Matrix features input
using EvoTrees
config = EvoTreeRegressor(
loss=:mse,
nrounds=100,
max_depth=6,
nbins=32,
eta=0.1)
x_train, y_train = rand(1_000, 10), rand(1_000)
m = fit_evotree(config; x_train, y_train)
preds = m(x_train)
Tables and DataFrames input
When using a Tables
compatible input such as DataFrames
, features with element type Real
(incl. Bool
) and Categorical
are automatically recognized as input features. Alternatively, fnames
kwarg can be used.
Categorical
features are treated accordingly by the algorithm. Ordered variables will be treated as numerical features, using ≤
split rule, while unordered variables are using ==
. Support is currently limited to a maximum of 255 levels. Bool
variables are treated as unordered, 2-levels cat variables.
dtrain = DataFrame(x_train, :auto)
dtrain.y .= y_train
m = fit_evotree(config, dtrain; target_name="y");
m = fit_evotree(config, dtrain; target_name="y", fnames=["x1", "x3"]);
GPU Acceleration
EvoTrees supports training and inference on Nvidia GPU's with CUDA.jl. Note that on Julia ≥ 1.9 CUDA support is only enabled when CUDA.jl is installed and loaded, by another package or explicitly with e.g.
using CUDA
If running on a CUDA enabled machine, training and inference on GPU can be triggered through the device
kwarg:
m = fit_evotree(config, dtrain; target_name="y", device="gpu");
p = m(dtrain; device="gpu")
Reproducibility
EvoTrees models trained on cpu can be fully reproducible.
Models of the gradient boosting family typically involve some stochasticity. In EvoTrees, this primarily concern the the 2 subsampling parameters rowsample
and colsample
. The other stochastic operation happens at model initialisation when the features are binarized to allow for fast histogram construction: a random subsample of 1_000 * nbins
is used to compute the breaking points.
These random parts of the algorithm can be deterministically reproduced on cpu by specifying an rng
to the model constructor. rng
can be an integer (ex: 123
) or a random generator (ex: Random.Xoshiro(123)
). If no rng
is specified, 123
is used by default. When an integer rng
is used, a Random.MersenneTwister
generator will be created by the EvoTrees's constructor.

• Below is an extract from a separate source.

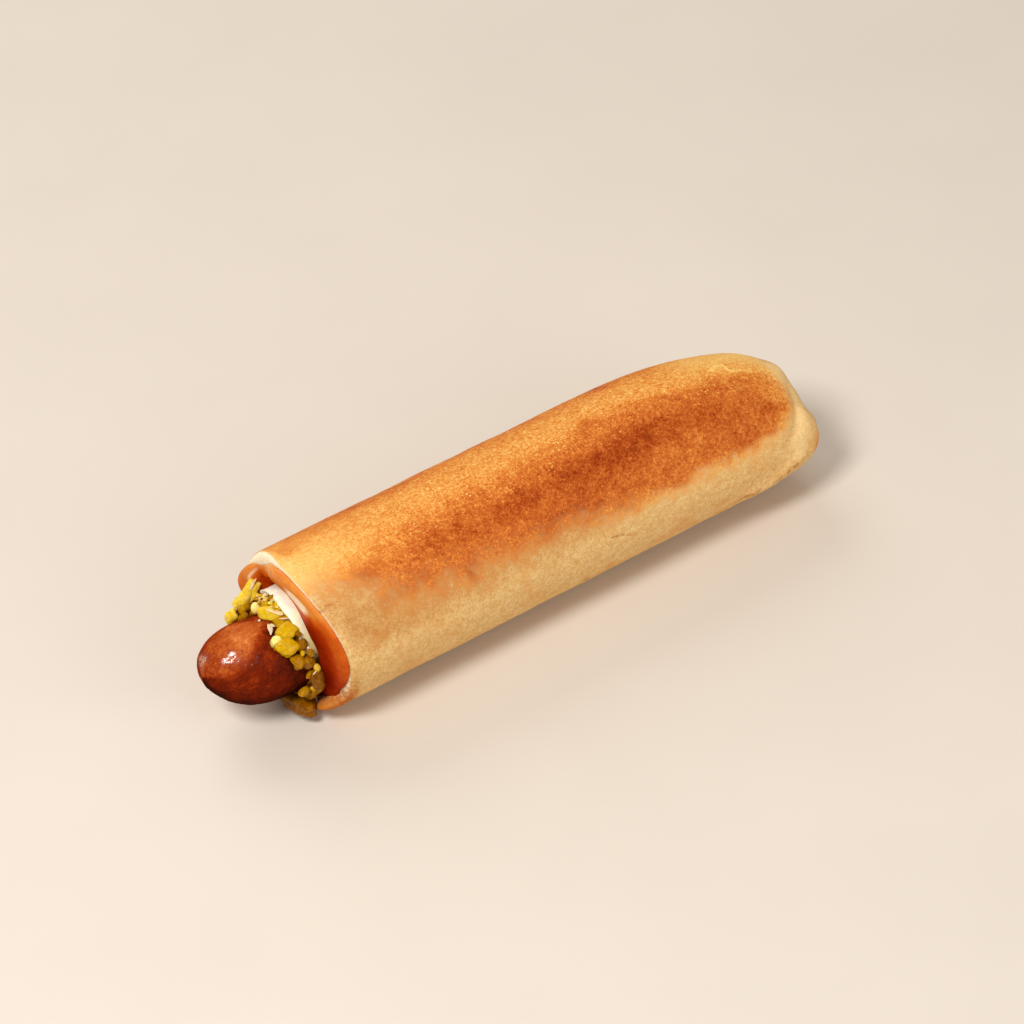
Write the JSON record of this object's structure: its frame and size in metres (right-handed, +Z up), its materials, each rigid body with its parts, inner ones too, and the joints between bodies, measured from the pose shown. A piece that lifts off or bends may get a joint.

Otherwise, the provided random generator will be used.
Consequently, the following m1
and m2
models will be identical:
config = EvoTreeRegressor(rowsample=0.5, rng=123)
m1 = fit_evotree(config, df; target_name="y");
config = EvoTreeRegressor(rowsample=0.5, rng=123)
m2 = fit_evotree(config, df; target_name="y");
However, the following m1
and m2
models won't be because the there's stochasticity involved in the model from rowsample
and the random generator in the config
isn't reset between the fits:
config = EvoTreeRegressor(rowsample=0.5, rng=123)
m1 = fit_evotree(config, df; target_name="y");
m2 = fit_evotree(config, df; target_name="y");
Note that in presence of multiple identical or very highly correlated features, model may not be reproducible if features are permuted since in situation where 2 features provide identical gains, the first one will be selected. Therefore, if the identity relationship doesn't hold on new data, different predictions will be returned from models trained on different features order.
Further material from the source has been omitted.